Inauguration date: December 27, 1893

This speech is recorded as it first appeared in print. Archaic spelling and misspellings in the original document have not been corrected.

Gentlemen of the Council—With deep appreciation of the solemnity of its proceedings, this Council has taken proper action regarding the suddenly created vacancy in the Mayor’s office. After an election in which the voters of Chicago manifested deep interest, it is my duty as Mayor-elect formally to enter upon the performance of the assigned task. This I do with unaffected diffidence, but with resolute purpose to meet as far as lies within my power to demands of a situation rendered more difficult because of widespread distress in commercial and industrial affairs. It is my aim to faithfully serve the City of Chicago, and to this end I sincerely and confidentially ask your counsel and assistance.

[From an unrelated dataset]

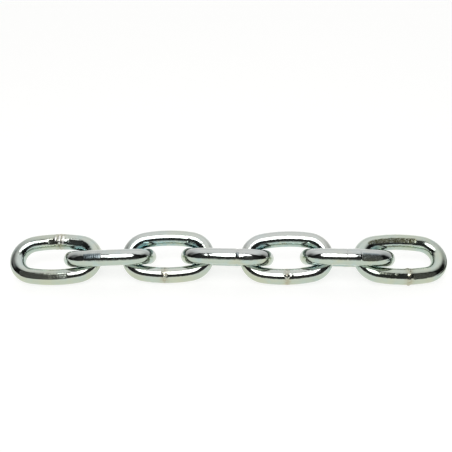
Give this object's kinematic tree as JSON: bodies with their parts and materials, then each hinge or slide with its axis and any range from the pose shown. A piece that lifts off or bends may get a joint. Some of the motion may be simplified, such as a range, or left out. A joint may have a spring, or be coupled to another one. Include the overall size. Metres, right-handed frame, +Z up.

The corporate authorities of Chicago are the Mayor and Common Council. Broadly defined their field is separate. With the Council lies legislative duty; with the Mayor the task of executive work. But their relations and duties are closer than indicated by the line usually drawn. They so interweave and blend that they are practically one. I am glad to recognize this unity and to appeal to it in behalf of that sentiment which is common to us all, pride in Chicago’s place among the great cities of the world and sincere desire to promote its well-being.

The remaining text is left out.